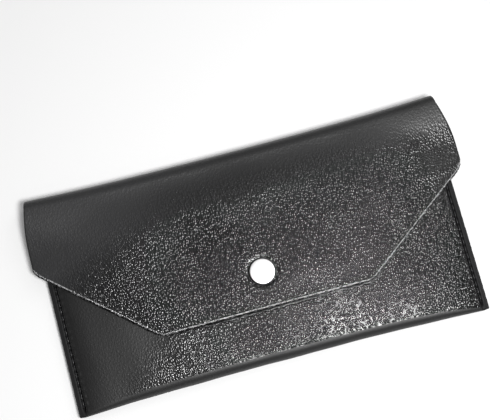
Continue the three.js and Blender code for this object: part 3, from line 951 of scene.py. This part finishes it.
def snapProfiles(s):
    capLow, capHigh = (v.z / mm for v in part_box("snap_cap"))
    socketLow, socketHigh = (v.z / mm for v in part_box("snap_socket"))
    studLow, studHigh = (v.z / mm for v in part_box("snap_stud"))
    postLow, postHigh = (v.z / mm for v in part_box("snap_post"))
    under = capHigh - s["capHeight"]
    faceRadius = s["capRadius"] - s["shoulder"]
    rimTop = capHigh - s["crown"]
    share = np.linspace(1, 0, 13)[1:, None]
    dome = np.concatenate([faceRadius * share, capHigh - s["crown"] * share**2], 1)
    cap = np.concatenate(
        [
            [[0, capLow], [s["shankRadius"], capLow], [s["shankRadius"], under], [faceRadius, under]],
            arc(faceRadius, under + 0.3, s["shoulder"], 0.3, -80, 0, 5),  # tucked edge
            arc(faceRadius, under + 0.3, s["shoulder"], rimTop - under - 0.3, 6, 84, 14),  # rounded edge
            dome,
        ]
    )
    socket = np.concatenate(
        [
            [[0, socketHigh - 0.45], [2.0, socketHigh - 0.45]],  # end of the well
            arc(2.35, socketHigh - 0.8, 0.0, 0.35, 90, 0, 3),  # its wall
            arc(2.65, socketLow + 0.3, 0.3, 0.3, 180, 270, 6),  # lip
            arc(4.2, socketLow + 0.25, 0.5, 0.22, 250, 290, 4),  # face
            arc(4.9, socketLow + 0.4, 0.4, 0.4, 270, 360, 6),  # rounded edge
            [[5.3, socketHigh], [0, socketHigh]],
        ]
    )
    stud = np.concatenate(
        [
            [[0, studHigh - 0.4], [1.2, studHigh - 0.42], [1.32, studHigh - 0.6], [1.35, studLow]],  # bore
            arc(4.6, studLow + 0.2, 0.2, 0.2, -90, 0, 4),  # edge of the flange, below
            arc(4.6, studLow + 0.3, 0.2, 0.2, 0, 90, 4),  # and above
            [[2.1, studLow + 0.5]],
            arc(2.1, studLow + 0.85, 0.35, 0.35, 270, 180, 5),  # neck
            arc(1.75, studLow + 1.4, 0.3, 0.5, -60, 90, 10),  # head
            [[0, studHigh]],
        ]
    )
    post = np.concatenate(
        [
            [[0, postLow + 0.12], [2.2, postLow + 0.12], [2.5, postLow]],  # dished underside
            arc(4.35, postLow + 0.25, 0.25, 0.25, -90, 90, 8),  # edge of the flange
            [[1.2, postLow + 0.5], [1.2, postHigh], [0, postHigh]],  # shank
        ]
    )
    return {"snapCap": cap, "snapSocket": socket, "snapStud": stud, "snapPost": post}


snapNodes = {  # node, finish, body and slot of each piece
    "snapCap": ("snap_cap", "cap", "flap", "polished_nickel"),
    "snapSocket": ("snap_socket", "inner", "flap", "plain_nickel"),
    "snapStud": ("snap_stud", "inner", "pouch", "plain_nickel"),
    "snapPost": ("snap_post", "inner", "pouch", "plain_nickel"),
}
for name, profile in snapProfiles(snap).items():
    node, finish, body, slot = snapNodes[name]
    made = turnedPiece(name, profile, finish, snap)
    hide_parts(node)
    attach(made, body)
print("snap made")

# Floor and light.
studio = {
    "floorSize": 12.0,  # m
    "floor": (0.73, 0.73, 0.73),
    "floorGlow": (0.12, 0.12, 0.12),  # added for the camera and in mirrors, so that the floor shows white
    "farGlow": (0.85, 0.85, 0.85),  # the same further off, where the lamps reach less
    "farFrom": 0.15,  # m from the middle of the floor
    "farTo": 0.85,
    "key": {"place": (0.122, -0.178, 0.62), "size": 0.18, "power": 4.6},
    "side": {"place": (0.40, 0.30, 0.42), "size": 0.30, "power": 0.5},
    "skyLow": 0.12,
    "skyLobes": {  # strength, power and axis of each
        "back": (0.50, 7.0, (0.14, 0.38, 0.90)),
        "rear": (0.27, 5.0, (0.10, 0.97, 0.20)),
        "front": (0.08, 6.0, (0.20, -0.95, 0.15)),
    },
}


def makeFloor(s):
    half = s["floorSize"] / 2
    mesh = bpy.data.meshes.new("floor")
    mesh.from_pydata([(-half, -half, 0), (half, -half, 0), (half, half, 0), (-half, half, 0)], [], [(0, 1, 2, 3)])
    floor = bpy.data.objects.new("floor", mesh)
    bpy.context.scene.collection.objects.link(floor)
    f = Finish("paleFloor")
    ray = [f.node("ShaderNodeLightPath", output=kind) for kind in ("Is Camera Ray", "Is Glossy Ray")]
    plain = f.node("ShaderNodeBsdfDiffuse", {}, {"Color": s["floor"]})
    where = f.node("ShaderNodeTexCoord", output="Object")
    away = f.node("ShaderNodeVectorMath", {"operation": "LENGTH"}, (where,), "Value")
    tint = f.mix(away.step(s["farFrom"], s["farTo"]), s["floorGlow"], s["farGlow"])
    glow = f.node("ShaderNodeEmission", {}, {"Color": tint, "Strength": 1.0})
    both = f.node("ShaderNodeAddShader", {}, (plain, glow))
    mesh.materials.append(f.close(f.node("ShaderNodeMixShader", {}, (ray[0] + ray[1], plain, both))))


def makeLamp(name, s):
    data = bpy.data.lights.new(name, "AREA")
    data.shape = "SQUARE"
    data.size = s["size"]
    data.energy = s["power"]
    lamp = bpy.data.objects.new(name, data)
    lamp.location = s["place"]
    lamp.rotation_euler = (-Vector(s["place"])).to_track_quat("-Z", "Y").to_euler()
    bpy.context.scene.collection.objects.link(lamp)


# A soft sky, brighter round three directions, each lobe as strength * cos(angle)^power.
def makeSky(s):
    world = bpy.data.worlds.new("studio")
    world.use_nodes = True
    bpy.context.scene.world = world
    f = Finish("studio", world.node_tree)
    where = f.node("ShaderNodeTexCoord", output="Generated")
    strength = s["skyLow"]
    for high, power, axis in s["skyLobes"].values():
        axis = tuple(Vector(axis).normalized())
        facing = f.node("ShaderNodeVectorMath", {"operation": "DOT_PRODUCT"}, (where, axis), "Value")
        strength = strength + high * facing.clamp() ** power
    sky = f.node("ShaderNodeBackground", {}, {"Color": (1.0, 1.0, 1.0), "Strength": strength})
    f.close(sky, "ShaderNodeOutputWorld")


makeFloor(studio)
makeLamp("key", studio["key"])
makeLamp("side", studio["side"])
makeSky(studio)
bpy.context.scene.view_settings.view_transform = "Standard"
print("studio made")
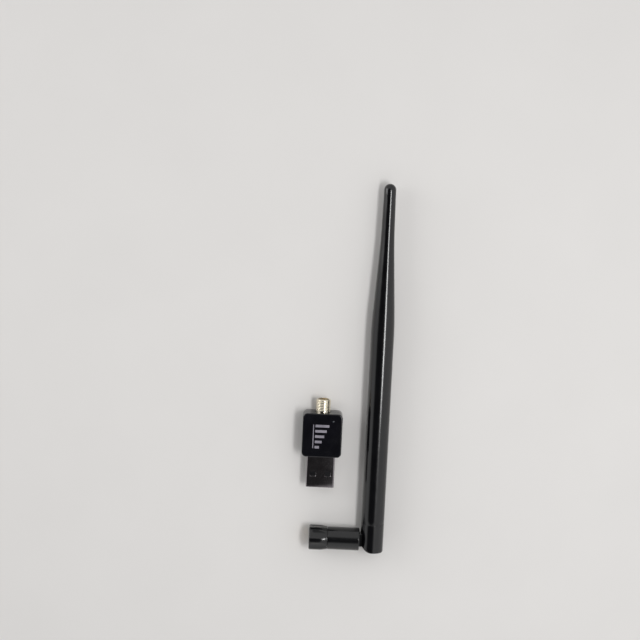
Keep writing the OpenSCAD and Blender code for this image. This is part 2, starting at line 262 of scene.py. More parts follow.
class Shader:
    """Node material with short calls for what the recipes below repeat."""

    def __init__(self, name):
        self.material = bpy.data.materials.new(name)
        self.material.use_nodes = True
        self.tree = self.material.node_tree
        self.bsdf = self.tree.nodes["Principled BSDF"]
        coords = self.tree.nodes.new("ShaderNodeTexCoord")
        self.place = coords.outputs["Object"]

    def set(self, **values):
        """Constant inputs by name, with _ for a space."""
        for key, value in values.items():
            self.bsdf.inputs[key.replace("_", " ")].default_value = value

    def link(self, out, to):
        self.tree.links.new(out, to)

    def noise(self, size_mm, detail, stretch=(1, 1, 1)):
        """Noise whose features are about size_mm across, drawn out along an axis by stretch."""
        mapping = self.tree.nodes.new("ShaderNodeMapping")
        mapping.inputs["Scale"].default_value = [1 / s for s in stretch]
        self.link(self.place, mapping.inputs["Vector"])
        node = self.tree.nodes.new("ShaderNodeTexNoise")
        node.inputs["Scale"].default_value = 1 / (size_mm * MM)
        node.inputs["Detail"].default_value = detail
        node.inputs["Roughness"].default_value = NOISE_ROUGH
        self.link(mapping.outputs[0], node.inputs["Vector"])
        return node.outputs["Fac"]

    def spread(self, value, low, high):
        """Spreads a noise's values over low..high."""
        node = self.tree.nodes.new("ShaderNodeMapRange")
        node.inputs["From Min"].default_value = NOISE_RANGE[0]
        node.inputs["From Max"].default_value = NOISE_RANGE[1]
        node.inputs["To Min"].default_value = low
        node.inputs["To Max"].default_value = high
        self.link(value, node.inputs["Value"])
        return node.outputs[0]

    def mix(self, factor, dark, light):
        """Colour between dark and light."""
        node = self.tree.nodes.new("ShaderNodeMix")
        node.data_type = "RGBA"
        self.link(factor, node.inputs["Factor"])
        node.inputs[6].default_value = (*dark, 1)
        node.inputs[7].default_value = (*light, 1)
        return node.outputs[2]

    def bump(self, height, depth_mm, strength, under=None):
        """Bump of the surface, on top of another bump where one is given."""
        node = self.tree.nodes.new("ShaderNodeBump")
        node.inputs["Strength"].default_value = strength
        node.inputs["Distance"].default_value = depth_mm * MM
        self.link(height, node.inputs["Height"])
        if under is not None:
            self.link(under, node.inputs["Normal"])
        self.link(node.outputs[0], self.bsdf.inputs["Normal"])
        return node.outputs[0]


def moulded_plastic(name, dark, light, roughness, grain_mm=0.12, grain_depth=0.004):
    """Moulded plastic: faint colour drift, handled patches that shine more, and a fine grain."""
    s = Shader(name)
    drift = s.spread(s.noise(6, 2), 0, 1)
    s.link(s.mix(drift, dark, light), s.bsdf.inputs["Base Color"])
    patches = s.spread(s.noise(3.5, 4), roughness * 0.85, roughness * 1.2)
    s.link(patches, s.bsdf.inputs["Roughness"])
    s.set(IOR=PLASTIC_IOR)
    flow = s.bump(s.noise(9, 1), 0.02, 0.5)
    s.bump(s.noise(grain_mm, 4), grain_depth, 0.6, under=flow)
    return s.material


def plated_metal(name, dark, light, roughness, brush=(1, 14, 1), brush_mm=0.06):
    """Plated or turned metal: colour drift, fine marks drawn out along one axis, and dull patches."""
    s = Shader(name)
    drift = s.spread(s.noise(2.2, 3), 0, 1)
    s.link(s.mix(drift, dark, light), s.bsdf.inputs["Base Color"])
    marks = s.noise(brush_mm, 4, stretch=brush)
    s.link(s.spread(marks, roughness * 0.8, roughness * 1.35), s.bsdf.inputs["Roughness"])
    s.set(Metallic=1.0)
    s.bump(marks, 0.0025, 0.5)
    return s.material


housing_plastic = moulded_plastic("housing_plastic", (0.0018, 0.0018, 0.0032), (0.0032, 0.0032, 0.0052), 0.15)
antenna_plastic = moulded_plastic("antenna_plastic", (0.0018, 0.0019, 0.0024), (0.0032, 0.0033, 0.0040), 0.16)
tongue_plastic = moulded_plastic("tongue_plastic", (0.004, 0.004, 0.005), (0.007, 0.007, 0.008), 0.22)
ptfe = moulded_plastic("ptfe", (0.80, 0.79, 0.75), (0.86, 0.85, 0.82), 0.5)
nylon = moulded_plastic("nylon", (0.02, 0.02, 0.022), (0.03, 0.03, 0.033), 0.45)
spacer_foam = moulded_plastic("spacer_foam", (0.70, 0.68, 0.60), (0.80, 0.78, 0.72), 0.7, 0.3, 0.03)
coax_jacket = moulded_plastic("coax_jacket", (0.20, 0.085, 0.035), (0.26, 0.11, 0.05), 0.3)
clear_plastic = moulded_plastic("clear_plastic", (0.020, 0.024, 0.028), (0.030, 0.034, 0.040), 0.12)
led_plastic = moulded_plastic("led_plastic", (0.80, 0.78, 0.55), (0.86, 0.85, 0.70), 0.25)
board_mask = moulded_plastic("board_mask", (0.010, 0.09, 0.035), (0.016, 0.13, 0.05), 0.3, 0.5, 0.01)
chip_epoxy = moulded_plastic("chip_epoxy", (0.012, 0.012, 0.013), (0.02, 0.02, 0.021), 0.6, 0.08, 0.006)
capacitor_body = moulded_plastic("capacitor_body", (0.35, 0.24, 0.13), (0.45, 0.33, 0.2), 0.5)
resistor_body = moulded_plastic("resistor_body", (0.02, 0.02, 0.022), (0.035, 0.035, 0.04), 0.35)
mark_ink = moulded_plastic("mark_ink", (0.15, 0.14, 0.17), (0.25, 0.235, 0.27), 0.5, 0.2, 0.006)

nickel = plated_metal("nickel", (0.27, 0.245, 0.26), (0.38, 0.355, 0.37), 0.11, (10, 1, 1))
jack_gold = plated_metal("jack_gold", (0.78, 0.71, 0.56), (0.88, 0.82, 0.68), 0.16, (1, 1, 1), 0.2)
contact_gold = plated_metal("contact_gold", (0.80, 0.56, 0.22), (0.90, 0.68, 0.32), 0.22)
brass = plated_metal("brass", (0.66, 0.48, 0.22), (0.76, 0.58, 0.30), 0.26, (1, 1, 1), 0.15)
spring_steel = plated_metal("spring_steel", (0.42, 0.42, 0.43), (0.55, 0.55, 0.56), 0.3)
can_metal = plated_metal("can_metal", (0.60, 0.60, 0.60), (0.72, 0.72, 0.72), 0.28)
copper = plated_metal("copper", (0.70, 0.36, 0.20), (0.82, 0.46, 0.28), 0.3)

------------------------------

### Aim
Output exactly one stretch of the listing: from the line containing "Keep writing the" through the line containing "return node.outputs[2]", both end lines included.

### Final answer
Keep writing the OpenSCAD and Blender code for this image. This is part 2, starting at line 262 of scene.py. More parts follow.
class Shader:
    """Node material with short calls for what the recipes below repeat."""

    def __init__(self, name):
        self.material = bpy.data.materials.new(name)
        self.material.use_nodes = True
        self.tree = self.material.node_tree
        self.bsdf = self.tree.nodes["Principled BSDF"]
        coords = self.tree.nodes.new("ShaderNodeTexCoord")
        self.place = coords.outputs["Object"]

    def set(self, **values):
        """Constant inputs by name, with _ for a space."""
        for key, value in values.items():
            self.bsdf.inputs[key.replace("_", " ")].default_value = value

    def link(self, out, to):
        self.tree.links.new(out, to)

    def noise(self, size_mm, detail, stretch=(1, 1, 1)):
        """Noise whose features are about size_mm across, drawn out along an axis by stretch."""
        mapping = self.tree.nodes.new("ShaderNodeMapping")
        mapping.inputs["Scale"].default_value = [1 / s for s in stretch]
        self.link(self.place, mapping.inputs["Vector"])
        node = self.tree.nodes.new("ShaderNodeTexNoise")
        node.inputs["Scale"].default_value = 1 / (size_mm * MM)
        node.inputs["Detail"].default_value = detail
        node.inputs["Roughness"].default_value = NOISE_ROUGH
        self.link(mapping.outputs[0], node.inputs["Vector"])
        return node.outputs["Fac"]

    def spread(self, value, low, high):
        """Spreads a noise's values over low..high."""
        node = self.tree.nodes.new("ShaderNodeMapRange")
        node.inputs["From Min"].default_value = NOISE_RANGE[0]
        node.inputs["From Max"].default_value = NOISE_RANGE[1]
        node.inputs["To Min"].default_value = low
        node.inputs["To Max"].default_value = high
        self.link(value, node.inputs["Value"])
        return node.outputs[0]

    def mix(self, factor, dark, light):
        """Colour between dark and light."""
        node = self.tree.nodes.new("ShaderNodeMix")
        node.data_type = "RGBA"
        self.link(factor, node.inputs["Factor"])
        node.inputs[6].default_value = (*dark, 1)
        node.inputs[7].default_value = (*light, 1)
        return node.outputs[2]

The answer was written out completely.